Speaking of bathing, who knew soap was such a dirty little whore.

Can you get an STD from perusing Facebook?

I don't eat enough Ice Cream. Which I guess is a good thing if I want to remain somewhat skinny. But still, that shit is delicious.

Tuesday, October 06, 2009

El Fashion

I'm amazed at what some people wear outside of thier house. I guess that's why immigrants can afford all the houses. They wear ridiculous looking clothes. Even some people I work with, they look absurd. I'm not a fashionista myself but I'll be damned if I get caught wearing a godamn purple shirt with orange stripes or a pair of lite cords with some black johnny cash shirt.

For me it's simple. Any variation of blue and white including solid blue and solid white. Gray, black, khaki pants work. The dude that sits across from me right now is wearing a black striped shirt, the colors of the stripes are purple, green, tan and white. He's wearing that with black slacks and brown shoes. Not only does none of that match but the black shirt looks like it's been washed about 765 times. Which means it was bought approximately 17 years ago. Jesus christ buddy I know you have 4 kids but damn. Costco sells shirts now.

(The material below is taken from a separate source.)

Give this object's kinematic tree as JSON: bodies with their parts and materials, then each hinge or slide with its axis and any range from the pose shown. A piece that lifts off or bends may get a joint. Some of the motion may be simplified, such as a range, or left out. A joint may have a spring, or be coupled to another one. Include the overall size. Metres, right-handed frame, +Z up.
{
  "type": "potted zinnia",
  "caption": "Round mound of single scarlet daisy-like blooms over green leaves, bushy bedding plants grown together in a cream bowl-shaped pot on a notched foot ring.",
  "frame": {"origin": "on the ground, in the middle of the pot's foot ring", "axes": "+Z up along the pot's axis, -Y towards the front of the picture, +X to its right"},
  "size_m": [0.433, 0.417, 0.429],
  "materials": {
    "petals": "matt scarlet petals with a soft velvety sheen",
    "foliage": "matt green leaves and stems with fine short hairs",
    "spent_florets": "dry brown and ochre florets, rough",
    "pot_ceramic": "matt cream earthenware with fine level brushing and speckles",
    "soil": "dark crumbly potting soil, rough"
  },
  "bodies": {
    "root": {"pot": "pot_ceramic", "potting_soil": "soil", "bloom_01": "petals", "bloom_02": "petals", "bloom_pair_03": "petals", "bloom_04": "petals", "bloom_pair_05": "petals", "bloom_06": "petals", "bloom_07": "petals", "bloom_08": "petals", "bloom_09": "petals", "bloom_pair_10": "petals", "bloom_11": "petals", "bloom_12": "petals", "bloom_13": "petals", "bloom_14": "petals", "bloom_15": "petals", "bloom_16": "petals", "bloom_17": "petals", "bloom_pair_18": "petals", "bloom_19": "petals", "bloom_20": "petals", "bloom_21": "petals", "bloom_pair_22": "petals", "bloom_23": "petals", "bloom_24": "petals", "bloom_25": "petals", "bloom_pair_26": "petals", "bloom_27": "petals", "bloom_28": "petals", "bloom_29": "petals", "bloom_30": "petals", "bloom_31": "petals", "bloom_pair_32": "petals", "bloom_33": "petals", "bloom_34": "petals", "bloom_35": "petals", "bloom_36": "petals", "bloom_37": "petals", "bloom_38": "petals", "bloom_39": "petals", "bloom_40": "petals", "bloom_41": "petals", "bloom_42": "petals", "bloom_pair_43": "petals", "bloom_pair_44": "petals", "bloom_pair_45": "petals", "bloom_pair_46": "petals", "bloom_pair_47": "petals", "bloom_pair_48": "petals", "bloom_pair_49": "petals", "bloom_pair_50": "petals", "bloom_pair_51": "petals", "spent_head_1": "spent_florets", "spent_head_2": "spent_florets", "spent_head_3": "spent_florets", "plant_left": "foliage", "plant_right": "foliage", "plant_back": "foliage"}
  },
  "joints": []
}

Look into that.

On the weekend I could give a fuck what anyone wears. It's the weekend. Do you. Me, I like solid colored t-shirts and polos. I wear shorts up until November so after November jeans it is. And not nut-hugging jeans. They need to be a bit baggy and long on the crotch. Just for comfort, not saying I'm Ron Jeremy but I need to be able to move freely in them otherwise I won't wear them. In the dead of winter I will turn to sweatpants as my leisurewear.

Thursday, October 01, 2009

Name your dirty parts

I want to know if woman have a nickname for their genitilia.

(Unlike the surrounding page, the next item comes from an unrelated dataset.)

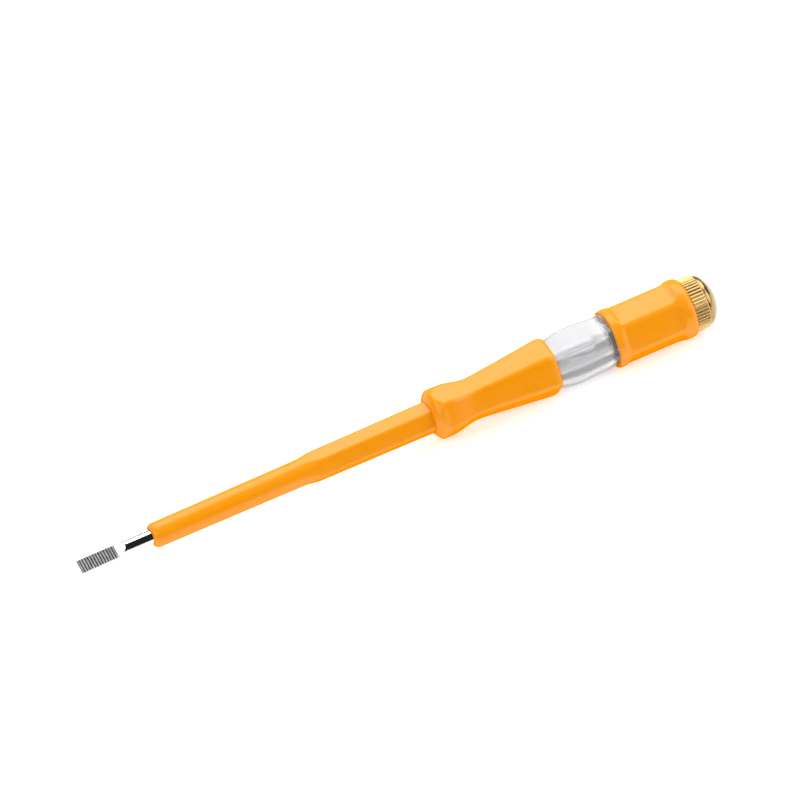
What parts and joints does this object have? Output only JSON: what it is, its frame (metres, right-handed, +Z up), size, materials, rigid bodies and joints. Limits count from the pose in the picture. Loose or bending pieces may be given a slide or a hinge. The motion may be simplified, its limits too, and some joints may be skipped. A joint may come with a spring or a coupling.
{
  "type": "neon mains tester screwdriver",
  "caption": "Slim flat-blade screwdriver with an insulated shaft, a clear window over a neon lamp and a screwed metal touch cap that tests for mains voltage.",
  "frame": {"origin": "middle of the blade's tip face, on the tool's axis", "axes": "+X along the tool from the blade's tip to the touch cap, +Z up, square to one pair of the handle's six flats"},
  "size_m": [0.19, 0.0168, 0.0168],
  "materials": {
    "blade_steel": "chromed rod, ground and ridged blade tip",
    "orange_sleeve": "smooth moulded insulation",
    "orange_grip": "smooth moulded grip",
    "clear_plastic": "clear moulded plastic",
    "plated_insert": "turned brass, nickel-plated",
    "brass_plunger": "turned brass",
    "brass_cap": "turned and polished, straight knurl",
    "resistor_ceramic": "fired",
    "resistor_lacquer": "baked lacquer",
    "tinned_cap": "tinned",
    "lamp_glass": "clear glass",
    "lamp_wire": "drawn wire",
    "lamp_electrode": "dull nickel",
    "spring_steel": "nickelled spring wire"
  },
  "bodies": {
    "handle": {"blade_shaft": "blade_steel", "shaft_sleeve": "orange_sleeve", "front_grip": "orange_grip", "rear_grip": "orange_grip", "clear_barrel": "clear_plastic", "thread_insert": "plated_insert", "resistor_core": "resistor_ceramic", "resistor_coat": "resistor_lacquer", "resistor_front_cap": "tinned_cap", "resistor_rear_cap": "tinned_cap", "lamp_glass": "lamp_glass", "lamp_front_cap": "tinned_cap", "lamp_rear_cap": "tinned_cap", "lamp_front_lead": "lamp_wire", "lamp_rear_lead": "lamp_wire", "lamp_front_electrode": "lamp_electrode", "lamp_rear_electrode": "lamp_electrode", "contact_spring": "spring_steel"},
    "plunger": {"spring_plunger": "brass_plunger"},
    "cap": {"touch_cap": "brass_cap"}
  },
  "joints": [
    {"name": "cap_travel", "type": "slide", "parent": "handle", "child": "plunger", "axis": [1, 0, 0], "range_m": [0, 0.006], "deforming": ["contact_spring"]},
    {"name": "cap_turn", "type": "hinge", "parent": "plunger", "child": "cap", "pos_m": [0.18, 0, 0], "axis": [1, 0, 0], "range_deg": [0, 2160]}
  ],
  "couplings": [
    {"joint": "cap_turn", "follows": "cap_travel", "rad_per_m": 6283.2}
  ]
}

Like sometimes I refer to my package as Bee, Bop and Rock Steady. Other times I simply call them the Holy Trinity. For my single most important member I have various names for him, like Woodrow, Swingline, He-Man, Awesome DeSauseege, The Professional, Dr. Doom, Fat Bastard, Senator Wang, King Dong Can, Juicy Fruit, Power-I and Richard Schwinghammer.


Ladies do tell, do you call your vagina Mary Poppins? Or refer to your tits as Thelma and Louise?

Do you have like a name that really isn't a name but more like a place? Like do you refer to your area as the Field of Dreams? Or Honey Town, USA?